* [WHAT THE TASK REQUIRES]
Everything from the line containing "Reconstruct the object" through the line containing "from collections import namedtuple" must be quoted exactly; everything else is left out.

Rows from a 3D modeling dataset:
===============

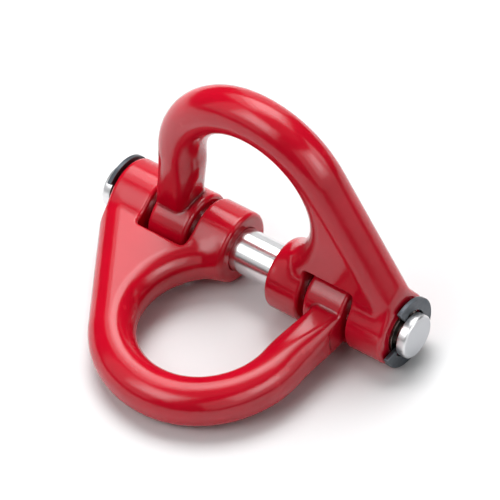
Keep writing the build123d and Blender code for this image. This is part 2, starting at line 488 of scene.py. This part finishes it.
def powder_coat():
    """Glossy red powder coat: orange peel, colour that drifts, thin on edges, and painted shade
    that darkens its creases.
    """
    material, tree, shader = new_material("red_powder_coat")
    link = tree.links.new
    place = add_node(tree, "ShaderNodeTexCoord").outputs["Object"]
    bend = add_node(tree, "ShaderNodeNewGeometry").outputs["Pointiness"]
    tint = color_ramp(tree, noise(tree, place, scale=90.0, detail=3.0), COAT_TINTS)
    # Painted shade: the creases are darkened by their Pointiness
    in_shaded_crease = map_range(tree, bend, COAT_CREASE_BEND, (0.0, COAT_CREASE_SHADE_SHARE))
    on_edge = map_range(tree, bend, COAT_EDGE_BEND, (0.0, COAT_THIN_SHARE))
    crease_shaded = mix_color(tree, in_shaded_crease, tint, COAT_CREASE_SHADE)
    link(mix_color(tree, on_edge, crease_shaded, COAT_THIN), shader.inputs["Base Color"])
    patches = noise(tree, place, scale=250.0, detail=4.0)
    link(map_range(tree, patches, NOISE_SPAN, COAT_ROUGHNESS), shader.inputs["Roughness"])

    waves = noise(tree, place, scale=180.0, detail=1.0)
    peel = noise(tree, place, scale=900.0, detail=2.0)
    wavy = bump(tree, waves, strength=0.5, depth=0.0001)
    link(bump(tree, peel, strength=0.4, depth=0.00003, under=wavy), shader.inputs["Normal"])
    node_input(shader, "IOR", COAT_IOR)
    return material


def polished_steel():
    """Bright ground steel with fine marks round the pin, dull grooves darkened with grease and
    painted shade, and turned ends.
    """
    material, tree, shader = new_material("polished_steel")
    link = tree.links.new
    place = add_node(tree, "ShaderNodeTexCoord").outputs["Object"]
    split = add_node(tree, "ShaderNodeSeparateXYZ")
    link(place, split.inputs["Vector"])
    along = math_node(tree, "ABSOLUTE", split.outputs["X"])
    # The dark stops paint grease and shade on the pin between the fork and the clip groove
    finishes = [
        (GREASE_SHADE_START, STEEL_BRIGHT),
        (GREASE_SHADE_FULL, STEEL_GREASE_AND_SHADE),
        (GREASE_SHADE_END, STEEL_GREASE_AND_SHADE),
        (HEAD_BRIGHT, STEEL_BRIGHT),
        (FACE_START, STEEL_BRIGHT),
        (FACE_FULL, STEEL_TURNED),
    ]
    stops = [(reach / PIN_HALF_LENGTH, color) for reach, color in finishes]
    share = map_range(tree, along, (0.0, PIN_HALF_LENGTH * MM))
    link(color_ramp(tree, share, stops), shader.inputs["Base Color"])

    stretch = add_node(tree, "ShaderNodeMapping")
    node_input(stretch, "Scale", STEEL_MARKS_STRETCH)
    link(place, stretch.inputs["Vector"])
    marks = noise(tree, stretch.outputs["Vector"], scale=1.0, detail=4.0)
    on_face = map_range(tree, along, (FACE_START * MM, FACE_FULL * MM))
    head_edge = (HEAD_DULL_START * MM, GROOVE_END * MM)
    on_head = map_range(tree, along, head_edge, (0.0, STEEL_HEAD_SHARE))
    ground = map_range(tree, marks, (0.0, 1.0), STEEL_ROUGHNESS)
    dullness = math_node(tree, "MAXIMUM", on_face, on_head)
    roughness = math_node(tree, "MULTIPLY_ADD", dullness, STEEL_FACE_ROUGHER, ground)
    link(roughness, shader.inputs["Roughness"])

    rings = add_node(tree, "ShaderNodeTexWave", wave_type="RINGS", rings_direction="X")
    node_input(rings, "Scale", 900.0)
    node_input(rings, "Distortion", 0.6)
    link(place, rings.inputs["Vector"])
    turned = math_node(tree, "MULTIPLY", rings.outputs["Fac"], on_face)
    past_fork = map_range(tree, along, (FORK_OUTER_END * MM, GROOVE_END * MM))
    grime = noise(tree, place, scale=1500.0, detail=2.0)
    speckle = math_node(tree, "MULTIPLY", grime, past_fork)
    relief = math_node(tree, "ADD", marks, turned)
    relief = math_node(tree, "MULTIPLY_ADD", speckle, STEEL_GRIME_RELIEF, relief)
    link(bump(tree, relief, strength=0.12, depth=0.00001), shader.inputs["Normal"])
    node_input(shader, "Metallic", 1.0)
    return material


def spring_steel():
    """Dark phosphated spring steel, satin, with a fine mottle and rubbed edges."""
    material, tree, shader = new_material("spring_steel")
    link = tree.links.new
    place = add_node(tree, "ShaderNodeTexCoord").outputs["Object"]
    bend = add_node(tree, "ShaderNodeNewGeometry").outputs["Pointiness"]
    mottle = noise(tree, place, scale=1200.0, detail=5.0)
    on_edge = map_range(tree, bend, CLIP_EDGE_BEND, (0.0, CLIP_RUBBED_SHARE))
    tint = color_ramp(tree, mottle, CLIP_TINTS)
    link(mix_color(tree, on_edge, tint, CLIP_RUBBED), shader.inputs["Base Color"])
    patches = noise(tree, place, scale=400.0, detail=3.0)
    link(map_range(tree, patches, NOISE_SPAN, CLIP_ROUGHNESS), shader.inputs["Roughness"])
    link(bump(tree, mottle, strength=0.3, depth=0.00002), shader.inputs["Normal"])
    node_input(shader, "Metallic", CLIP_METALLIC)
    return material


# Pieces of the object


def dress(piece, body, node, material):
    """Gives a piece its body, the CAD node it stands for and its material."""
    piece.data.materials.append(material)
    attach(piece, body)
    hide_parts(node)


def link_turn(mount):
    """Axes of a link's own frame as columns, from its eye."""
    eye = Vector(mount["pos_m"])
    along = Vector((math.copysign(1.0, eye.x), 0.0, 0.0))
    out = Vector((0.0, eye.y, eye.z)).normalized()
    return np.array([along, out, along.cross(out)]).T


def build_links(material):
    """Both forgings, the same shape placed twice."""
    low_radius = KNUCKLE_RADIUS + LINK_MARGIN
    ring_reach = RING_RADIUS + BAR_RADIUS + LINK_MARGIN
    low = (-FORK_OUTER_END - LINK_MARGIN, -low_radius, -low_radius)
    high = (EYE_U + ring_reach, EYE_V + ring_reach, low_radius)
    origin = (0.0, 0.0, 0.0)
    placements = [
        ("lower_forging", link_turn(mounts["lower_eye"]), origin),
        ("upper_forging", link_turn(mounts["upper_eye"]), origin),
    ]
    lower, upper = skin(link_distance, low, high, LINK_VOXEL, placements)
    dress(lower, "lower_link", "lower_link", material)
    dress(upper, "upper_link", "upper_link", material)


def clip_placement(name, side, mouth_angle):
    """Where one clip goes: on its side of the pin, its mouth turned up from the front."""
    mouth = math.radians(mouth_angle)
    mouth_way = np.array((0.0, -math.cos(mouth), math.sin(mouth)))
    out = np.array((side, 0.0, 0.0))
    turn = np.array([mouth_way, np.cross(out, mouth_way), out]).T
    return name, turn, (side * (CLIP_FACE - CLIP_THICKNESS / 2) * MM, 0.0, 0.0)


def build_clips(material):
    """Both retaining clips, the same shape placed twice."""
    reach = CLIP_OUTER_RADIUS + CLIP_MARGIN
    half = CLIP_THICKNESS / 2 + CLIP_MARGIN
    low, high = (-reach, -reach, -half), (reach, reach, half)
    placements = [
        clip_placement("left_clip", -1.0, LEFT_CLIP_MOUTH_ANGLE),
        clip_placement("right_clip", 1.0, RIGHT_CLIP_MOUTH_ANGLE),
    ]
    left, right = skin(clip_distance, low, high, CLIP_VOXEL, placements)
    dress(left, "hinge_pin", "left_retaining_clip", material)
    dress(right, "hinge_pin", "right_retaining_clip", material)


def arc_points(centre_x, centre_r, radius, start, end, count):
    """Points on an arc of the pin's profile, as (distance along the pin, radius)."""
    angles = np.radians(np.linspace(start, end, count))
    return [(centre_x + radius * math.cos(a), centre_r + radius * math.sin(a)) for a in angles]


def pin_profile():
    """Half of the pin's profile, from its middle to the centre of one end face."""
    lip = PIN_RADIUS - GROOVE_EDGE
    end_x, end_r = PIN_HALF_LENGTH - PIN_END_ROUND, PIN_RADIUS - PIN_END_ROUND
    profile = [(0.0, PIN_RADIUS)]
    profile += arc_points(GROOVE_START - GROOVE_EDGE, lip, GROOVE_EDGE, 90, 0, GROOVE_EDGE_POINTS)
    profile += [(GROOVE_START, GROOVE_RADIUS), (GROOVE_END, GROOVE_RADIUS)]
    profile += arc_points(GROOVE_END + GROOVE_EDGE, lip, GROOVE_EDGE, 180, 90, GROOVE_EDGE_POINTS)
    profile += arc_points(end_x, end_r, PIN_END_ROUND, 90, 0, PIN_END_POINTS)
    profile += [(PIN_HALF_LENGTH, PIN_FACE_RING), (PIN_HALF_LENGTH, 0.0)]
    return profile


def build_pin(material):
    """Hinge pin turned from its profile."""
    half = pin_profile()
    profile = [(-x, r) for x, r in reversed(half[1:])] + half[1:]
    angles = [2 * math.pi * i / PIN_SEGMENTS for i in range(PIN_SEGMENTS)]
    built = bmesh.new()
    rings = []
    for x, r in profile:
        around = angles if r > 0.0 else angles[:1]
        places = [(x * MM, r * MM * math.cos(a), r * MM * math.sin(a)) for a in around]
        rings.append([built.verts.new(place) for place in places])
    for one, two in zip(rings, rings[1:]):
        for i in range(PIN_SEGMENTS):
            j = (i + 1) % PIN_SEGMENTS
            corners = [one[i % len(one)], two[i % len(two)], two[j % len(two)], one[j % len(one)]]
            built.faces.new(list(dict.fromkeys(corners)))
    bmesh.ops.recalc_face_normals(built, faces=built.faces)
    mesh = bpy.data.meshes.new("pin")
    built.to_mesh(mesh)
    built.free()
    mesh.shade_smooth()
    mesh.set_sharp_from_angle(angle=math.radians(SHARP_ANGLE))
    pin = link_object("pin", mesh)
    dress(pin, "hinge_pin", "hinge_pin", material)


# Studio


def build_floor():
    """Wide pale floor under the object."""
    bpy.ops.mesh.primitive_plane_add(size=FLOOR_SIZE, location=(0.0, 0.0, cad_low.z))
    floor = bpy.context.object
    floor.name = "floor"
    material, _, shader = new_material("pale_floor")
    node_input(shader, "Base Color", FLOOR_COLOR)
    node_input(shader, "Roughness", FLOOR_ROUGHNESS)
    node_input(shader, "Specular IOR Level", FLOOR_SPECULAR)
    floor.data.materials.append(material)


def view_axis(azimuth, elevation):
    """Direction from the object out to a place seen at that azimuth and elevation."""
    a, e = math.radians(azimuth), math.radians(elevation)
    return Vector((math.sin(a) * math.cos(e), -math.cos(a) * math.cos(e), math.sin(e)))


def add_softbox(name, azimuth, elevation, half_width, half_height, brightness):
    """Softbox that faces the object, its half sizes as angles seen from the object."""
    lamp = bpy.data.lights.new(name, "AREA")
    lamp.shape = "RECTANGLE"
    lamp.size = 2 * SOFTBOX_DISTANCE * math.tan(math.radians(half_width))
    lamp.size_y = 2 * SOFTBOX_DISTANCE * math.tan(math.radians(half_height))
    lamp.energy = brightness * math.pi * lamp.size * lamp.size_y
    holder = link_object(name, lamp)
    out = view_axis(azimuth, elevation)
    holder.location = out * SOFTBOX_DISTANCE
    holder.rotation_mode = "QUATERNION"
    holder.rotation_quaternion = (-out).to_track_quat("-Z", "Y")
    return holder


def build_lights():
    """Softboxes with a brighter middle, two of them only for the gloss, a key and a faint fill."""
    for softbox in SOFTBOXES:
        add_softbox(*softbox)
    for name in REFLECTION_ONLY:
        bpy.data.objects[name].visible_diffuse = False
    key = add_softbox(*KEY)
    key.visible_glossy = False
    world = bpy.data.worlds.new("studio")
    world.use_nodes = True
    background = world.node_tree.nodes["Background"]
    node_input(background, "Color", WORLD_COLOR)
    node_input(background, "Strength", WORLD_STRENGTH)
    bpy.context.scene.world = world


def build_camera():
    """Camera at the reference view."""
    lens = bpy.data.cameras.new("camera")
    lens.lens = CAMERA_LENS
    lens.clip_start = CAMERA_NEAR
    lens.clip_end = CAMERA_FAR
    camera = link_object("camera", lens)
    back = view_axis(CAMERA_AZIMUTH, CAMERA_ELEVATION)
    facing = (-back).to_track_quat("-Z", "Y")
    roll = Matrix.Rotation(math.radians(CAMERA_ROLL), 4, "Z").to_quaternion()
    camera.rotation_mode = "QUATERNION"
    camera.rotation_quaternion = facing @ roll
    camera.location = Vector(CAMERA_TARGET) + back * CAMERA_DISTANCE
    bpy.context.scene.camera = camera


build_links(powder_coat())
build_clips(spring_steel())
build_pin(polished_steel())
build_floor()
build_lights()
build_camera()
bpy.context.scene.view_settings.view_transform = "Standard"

===============

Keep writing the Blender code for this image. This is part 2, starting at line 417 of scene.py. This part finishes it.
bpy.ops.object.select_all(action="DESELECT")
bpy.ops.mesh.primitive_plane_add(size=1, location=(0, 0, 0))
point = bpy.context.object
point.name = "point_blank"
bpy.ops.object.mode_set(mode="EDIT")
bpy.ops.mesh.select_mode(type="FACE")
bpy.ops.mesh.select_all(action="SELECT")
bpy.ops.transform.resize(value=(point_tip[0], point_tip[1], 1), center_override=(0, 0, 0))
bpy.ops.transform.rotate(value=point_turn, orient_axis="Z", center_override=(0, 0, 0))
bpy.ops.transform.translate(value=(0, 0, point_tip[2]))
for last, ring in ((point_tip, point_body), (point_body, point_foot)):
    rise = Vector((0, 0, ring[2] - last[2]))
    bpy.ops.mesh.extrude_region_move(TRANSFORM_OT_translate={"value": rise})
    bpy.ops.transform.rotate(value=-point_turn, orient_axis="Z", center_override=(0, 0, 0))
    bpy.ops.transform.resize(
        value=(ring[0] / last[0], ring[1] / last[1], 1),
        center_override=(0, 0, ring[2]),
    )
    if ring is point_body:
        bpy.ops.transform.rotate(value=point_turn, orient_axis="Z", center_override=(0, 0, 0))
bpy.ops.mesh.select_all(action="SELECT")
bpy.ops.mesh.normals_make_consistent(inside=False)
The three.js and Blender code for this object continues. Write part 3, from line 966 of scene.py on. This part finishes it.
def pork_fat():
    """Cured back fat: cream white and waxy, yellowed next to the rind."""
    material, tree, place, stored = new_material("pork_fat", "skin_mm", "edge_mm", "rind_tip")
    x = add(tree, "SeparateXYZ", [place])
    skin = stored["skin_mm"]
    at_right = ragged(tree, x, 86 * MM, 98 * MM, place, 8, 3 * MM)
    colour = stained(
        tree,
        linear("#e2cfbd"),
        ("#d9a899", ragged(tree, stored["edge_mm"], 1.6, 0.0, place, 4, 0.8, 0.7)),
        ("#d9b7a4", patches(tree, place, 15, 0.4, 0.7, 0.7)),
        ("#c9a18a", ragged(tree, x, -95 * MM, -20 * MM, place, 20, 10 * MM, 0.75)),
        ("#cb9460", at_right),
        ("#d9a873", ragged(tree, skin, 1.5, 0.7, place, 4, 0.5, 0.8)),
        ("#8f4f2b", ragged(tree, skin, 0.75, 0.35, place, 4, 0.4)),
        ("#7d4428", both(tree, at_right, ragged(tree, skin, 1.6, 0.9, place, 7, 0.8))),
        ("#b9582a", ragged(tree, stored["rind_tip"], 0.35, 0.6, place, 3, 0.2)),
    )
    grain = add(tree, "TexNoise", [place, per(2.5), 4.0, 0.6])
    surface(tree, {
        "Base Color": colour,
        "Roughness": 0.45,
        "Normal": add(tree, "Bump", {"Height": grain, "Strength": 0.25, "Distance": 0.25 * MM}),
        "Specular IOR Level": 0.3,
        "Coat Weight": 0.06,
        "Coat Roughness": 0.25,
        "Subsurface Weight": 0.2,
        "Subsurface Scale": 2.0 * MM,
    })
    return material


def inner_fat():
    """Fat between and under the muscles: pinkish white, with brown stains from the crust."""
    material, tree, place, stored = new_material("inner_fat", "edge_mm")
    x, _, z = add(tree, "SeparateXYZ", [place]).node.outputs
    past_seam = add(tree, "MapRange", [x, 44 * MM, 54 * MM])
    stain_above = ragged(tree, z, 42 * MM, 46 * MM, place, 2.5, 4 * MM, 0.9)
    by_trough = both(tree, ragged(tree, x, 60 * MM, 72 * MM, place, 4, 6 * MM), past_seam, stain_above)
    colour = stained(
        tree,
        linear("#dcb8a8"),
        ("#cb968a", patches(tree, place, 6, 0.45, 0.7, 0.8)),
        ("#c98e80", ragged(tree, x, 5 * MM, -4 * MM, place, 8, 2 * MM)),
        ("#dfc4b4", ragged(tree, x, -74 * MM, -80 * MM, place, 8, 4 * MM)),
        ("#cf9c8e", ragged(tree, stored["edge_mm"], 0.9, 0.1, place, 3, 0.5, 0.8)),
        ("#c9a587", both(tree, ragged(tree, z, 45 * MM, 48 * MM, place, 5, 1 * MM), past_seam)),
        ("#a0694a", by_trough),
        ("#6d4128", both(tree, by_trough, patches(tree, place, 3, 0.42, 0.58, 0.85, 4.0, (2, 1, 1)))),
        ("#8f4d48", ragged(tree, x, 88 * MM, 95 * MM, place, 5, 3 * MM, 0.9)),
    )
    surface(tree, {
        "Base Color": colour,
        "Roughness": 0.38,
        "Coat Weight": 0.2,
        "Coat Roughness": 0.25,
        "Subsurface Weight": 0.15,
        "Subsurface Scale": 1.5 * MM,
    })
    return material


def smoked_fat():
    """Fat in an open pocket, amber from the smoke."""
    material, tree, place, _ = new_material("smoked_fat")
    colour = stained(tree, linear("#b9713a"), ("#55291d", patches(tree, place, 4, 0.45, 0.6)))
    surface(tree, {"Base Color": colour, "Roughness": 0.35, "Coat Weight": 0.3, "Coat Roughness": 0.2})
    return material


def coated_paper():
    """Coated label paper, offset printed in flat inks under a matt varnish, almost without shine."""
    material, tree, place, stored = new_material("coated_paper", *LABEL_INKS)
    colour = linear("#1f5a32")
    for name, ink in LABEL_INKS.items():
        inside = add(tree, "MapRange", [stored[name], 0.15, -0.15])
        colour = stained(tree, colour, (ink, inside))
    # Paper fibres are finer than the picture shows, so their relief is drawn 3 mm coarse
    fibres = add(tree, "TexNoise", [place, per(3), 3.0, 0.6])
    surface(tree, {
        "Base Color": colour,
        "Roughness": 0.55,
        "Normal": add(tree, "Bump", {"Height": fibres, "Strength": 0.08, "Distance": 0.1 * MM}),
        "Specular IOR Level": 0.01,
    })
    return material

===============

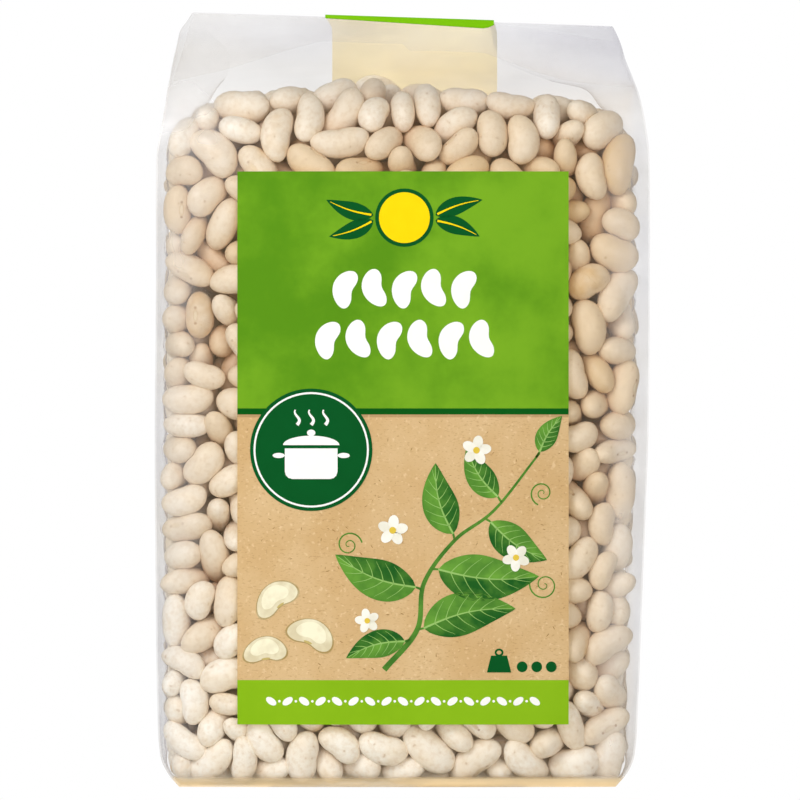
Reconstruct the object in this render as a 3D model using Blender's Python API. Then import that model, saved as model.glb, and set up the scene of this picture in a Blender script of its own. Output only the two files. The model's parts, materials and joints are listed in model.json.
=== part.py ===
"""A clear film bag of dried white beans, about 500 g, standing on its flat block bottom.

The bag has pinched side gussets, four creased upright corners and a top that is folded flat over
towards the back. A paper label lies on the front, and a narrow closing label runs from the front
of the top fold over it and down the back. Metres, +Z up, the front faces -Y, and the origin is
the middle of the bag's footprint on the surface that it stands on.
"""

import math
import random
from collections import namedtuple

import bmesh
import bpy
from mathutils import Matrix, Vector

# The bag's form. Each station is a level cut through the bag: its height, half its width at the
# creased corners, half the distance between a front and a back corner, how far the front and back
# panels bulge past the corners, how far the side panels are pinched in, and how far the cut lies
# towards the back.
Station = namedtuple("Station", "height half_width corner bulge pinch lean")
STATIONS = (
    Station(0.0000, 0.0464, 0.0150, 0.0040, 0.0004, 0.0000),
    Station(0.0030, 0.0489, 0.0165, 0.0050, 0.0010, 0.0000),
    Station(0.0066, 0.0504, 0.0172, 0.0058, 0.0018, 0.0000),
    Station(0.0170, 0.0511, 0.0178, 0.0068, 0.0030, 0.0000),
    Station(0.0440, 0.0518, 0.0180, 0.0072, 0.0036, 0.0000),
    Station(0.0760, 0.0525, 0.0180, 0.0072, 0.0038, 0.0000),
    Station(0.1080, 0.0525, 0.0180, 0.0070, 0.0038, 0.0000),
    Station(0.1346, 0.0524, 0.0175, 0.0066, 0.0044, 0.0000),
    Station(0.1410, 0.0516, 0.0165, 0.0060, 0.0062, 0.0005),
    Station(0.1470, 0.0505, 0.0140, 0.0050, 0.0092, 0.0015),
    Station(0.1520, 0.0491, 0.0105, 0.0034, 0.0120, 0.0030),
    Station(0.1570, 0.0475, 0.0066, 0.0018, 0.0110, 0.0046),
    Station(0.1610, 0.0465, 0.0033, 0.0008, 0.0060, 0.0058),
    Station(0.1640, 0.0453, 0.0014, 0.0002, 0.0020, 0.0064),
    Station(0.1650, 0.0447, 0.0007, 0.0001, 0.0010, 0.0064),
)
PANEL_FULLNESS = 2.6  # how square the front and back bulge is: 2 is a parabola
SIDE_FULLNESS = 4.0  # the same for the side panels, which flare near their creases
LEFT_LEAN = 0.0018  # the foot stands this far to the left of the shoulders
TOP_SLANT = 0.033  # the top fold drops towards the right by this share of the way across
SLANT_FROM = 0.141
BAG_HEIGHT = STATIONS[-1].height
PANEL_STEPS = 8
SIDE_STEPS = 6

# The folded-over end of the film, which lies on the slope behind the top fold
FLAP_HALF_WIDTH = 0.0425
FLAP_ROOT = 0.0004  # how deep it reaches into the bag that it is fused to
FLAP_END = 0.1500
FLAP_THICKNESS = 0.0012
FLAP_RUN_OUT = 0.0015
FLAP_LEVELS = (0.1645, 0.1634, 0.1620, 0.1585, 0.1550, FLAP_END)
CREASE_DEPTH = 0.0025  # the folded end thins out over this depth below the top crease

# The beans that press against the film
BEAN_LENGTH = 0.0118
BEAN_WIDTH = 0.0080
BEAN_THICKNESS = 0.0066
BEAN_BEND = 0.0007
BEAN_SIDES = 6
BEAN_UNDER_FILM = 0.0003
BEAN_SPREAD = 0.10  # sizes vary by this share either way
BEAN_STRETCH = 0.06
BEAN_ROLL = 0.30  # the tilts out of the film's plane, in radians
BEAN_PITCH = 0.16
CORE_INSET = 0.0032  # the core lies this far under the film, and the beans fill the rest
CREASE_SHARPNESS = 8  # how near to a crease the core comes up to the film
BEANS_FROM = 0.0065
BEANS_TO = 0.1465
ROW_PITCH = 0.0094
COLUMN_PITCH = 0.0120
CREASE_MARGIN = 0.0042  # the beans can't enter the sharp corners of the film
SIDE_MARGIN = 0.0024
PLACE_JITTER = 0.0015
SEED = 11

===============

* [TASK SOLUTION]
Reconstruct the object in this render as a 3D model using Blender's Python API. Then import that model, saved as model.glb, and set up the scene of this picture in a Blender script of its own. Output only the two files. The model's parts, materials and joints are listed in model.json.
=== part.py ===
"""A clear film bag of dried white beans, about 500 g, standing on its flat block bottom.

The bag has pinched side gussets, four creased upright corners and a top that is folded flat over
towards the back. A paper label lies on the front, and a narrow closing label runs from the front
of the top fold over it and down the back. Metres, +Z up, the front faces -Y, and the origin is
the middle of the bag's footprint on the surface that it stands on.
"""

import math
import random
from collections import namedtuple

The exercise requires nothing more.